- [WHAT TO DO] Write every record out again exactly as given.

- [WORKING DATA]

================

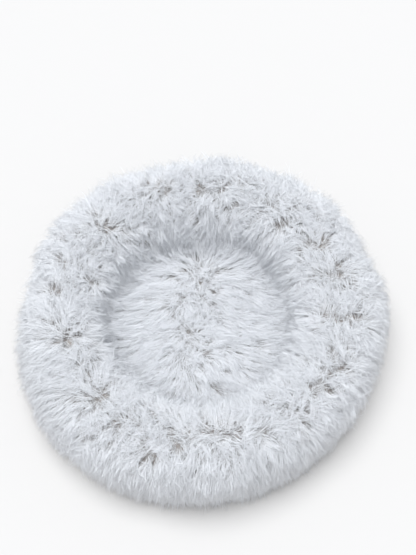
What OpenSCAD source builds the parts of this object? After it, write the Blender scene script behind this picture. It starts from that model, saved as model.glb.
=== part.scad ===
// Round long-pile pet cushion bed: a stuffed rim around a lower nest pad, a cloth base with
// grip dots, and a zip on the underside that lets the inner cushions out for washing.
// Millimetres, +Z up. The origin is on the floor, under the centre of the bed.

/* [Overall] */
// Diameter over the tips of the pile
bed_d = 600; // [560:5:640]
// Height over the tips of the pile
bed_h = 170; // [160:1:180]

/* [Rim] */
// Width of the stuffed tube, measured across its fabric
tube_w = 110; // [106:1:120]
// Depth of pile that stands out sideways from the tube's outer wall
pile_side = 36; // [30:1:40]
// Depth of pile on top of the tube
pile_top = 24; // [18:1:28]
// Depth of pile on the tube's inner wall, over the nest
pile_inside = 16; // [8:1:20]

/* [Nest] */
// Height of the nest pad's fabric at its middle
nest_h = 58; // [48:1:62]
// Depth of pile on top of the nest pad
nest_pile = 20; // [14:1:22]
// Height of the seam that joins the nest to the rim
nest_seam_z = 38; // [34:1:40]

/* [Base] */
// Radius of the flat part of the base cloth
base_r = 210; // [205:1:214]
// Width of the sloping skirt between the flat base and the hem
skirt_w = 31; // [30:0.5:32]
// Slope of the skirt above the floor, in degrees
skirt_slope = 24; // [22:1:26]
// Thickness of the base cloth
cloth_t = 0.8; // [0.6:0.1:1]
// Diameter of one grip dot
dot_d = 5; // [4:0.5:7]
// Distance between neighbouring grip dots
dot_pitch = 20; // [18:1:26]
// Height of a grip dot below its coating
dot_h = 0.9; // [0.6:0.1:1]

/* [Zip] */
// Length of the zip, as an angle round the bed, in degrees
zip_span = 150; // [90:5:170]
// Distance from one side of the chain to the other
chain_w = 6.2; // [5.8:0.1:6.6]
// Gap between the two coils, which the slider's neck runs in
chain_gap = 1.4; // [1.2:0.1:1.6]
// Length of the slider
slider_l = 10; // [9:0.5:12]
// Length of the pull tab from its pivot
pull_l = 26; // [20:1:30]
// How far the pull tab hangs away from the zip, in degrees
pull_hang = 5; // [3:0.5:6]

/* [Hidden] */

// Colours
PILE = [0.87, 0.88, 0.91];
LINING = [0.93, 0.92, 0.90];
FIBRE = [0.97, 0.97, 0.96];
OXFORD = [0.36, 0.37, 0.39];
GRIP = [0.16, 0.16, 0.17];
THREAD = [0.62, 0.63, 0.65];
TAPE = [0.50, 0.51, 0.54];
METAL = [0.70, 0.71, 0.73];

// Base, from the floor up
film_t = 0.3;
film_z = dot_h;
cloth_z = film_z + film_t;
lining_z = cloth_z + cloth_t + 1;
dot_field_r = base_r - 8;

// Tube of the rim: fabric, and the envelope of its pile
tube_a = tube_w / 2;
tube_r = bed_d / 2 - pile_side - tube_a;
tube_top = bed_h - pile_top;
tube_b = 76;
tube_z = tube_top - tube_b;
tube_power = 2.3;
pile_low_z = 4;
pile_a = tube_a + (pile_side + pile_inside) / 2;
pile_r = bed_d / 2 - pile_a;
pile_b = (bed_h - pile_low_z) / 2;
pile_z = bed_h - pile_b;
liner_gap = 1.5;
liner_t = 1;
fill_gap = 0.5;

// Nest pad
wall_t = 1.2;
nest_seam_r = tube_r - tube_a - 0.5;
pad_r = nest_seam_r - 6;
pad_power = 4;
nest_pile_r = nest_seam_r - 0.6;
nest_pile_power = 2.5;

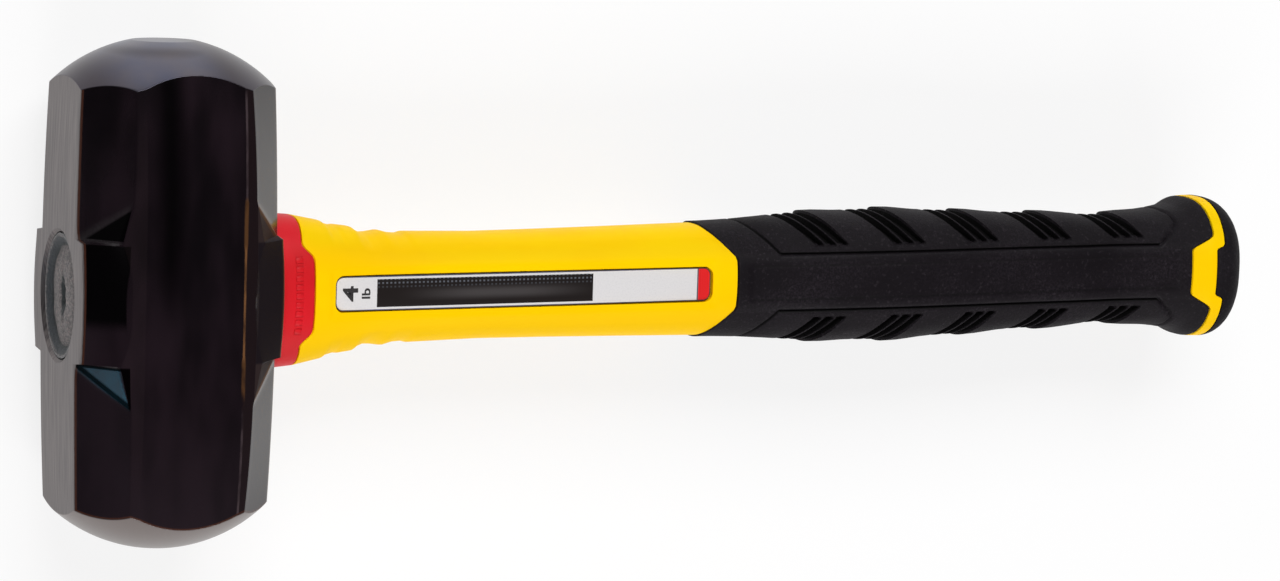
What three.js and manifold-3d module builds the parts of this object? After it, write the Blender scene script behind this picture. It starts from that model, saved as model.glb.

================

- [RESPONSE TO THE TASK]
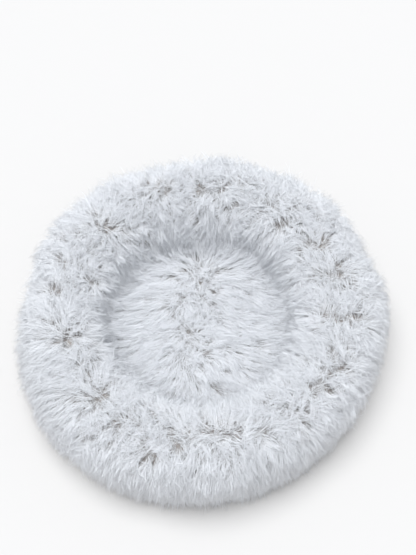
What OpenSCAD source builds the parts of this object? After it, write the Blender scene script behind this picture. It starts from that model, saved as model.glb.
=== part.scad ===
// Round long-pile pet cushion bed: a stuffed rim around a lower nest pad, a cloth base with
// grip dots, and a zip on the underside that lets the inner cushions out for washing.
// Millimetres, +Z up. The origin is on the floor, under the centre of the bed.

/* [Overall] */
// Diameter over the tips of the pile
bed_d = 600; // [560:5:640]
// Height over the tips of the pile
bed_h = 170; // [160:1:180]

/* [Rim] */
// Width of the stuffed tube, measured across its fabric
tube_w = 110; // [106:1:120]
// Depth of pile that stands out sideways from the tube's outer wall
pile_side = 36; // [30:1:40]
// Depth of pile on top of the tube
pile_top = 24; // [18:1:28]
// Depth of pile on the tube's inner wall, over the nest
pile_inside = 16; // [8:1:20]

/* [Nest] */
// Height of the nest pad's fabric at its middle
nest_h = 58; // [48:1:62]
// Depth of pile on top of the nest pad
nest_pile = 20; // [14:1:22]
// Height of the seam that joins the nest to the rim
nest_seam_z = 38; // [34:1:40]

/* [Base] */
// Radius of the flat part of the base cloth
base_r = 210; // [205:1:214]
// Width of the sloping skirt between the flat base and the hem
skirt_w = 31; // [30:0.5:32]
// Slope of the skirt above the floor, in degrees
skirt_slope = 24; // [22:1:26]
// Thickness of the base cloth
cloth_t = 0.8; // [0.6:0.1:1]
// Diameter of one grip dot
dot_d = 5; // [4:0.5:7]
// Distance between neighbouring grip dots
dot_pitch = 20; // [18:1:26]
// Height of a grip dot below its coating
dot_h = 0.9; // [0.6:0.1:1]

/* [Zip] */
// Length of the zip, as an angle round the bed, in degrees
zip_span = 150; // [90:5:170]
// Distance from one side of the chain to the other
chain_w = 6.2; // [5.8:0.1:6.6]
// Gap between the two coils, which the slider's neck runs in
chain_gap = 1.4; // [1.2:0.1:1.6]
// Length of the slider
slider_l = 10; // [9:0.5:12]
// Length of the pull tab from its pivot
pull_l = 26; // [20:1:30]
// How far the pull tab hangs away from the zip, in degrees
pull_hang = 5; // [3:0.5:6]

/* [Hidden] */

// Colours
PILE = [0.87, 0.88, 0.91];
LINING = [0.93, 0.92, 0.90];
FIBRE = [0.97, 0.97, 0.96];
OXFORD = [0.36, 0.37, 0.39];
GRIP = [0.16, 0.16, 0.17];
THREAD = [0.62, 0.63, 0.65];
TAPE = [0.50, 0.51, 0.54];
METAL = [0.70, 0.71, 0.73];

// Base, from the floor up
film_t = 0.3;
film_z = dot_h;
cloth_z = film_z + film_t;
lining_z = cloth_z + cloth_t + 1;
dot_field_r = base_r - 8;

// Tube of the rim: fabric, and the envelope of its pile
tube_a = tube_w / 2;
tube_r = bed_d / 2 - pile_side - tube_a;
tube_top = bed_h - pile_top;
tube_b = 76;
tube_z = tube_top - tube_b;
tube_power = 2.3;
pile_low_z = 4;
pile_a = tube_a + (pile_side + pile_inside) / 2;
pile_r = bed_d / 2 - pile_a;
pile_b = (bed_h - pile_low_z) / 2;
pile_z = bed_h - pile_b;
liner_gap = 1.5;
liner_t = 1;
fill_gap = 0.5;

// Nest pad
wall_t = 1.2;
nest_seam_r = tube_r - tube_a - 0.5;
pad_r = nest_seam_r - 6;
pad_power = 4;
nest_pile_r = nest_seam_r - 0.6;
nest_pile_power = 2.5;

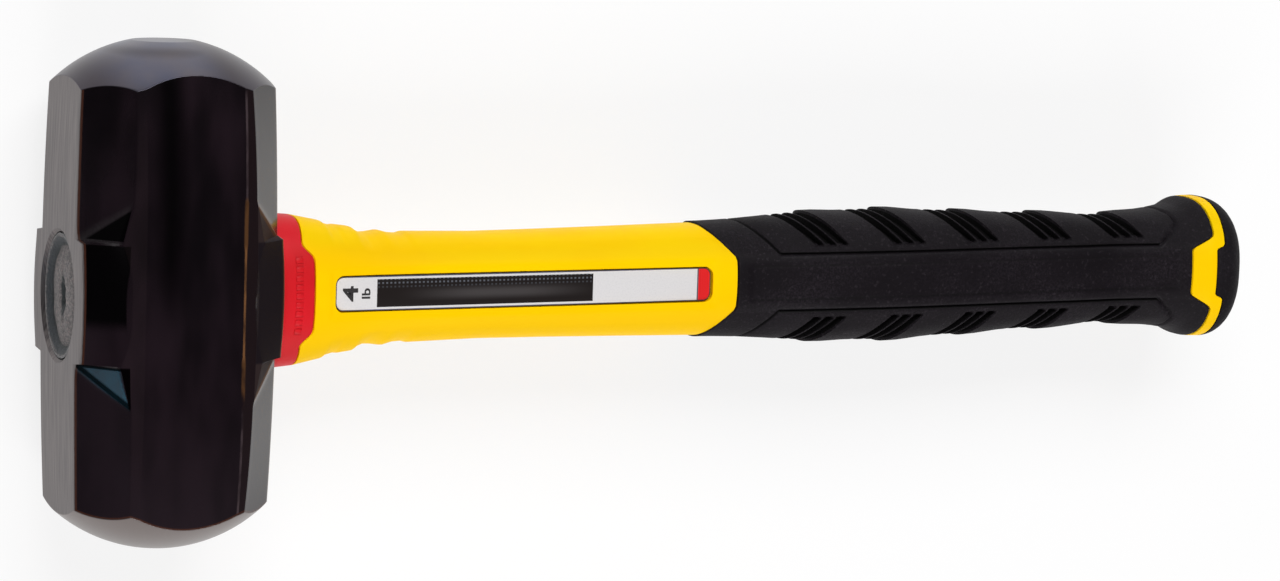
What three.js and manifold-3d module builds the parts of this object? After it, write the Blender scene script behind this picture. It starts from that model, saved as model.glb.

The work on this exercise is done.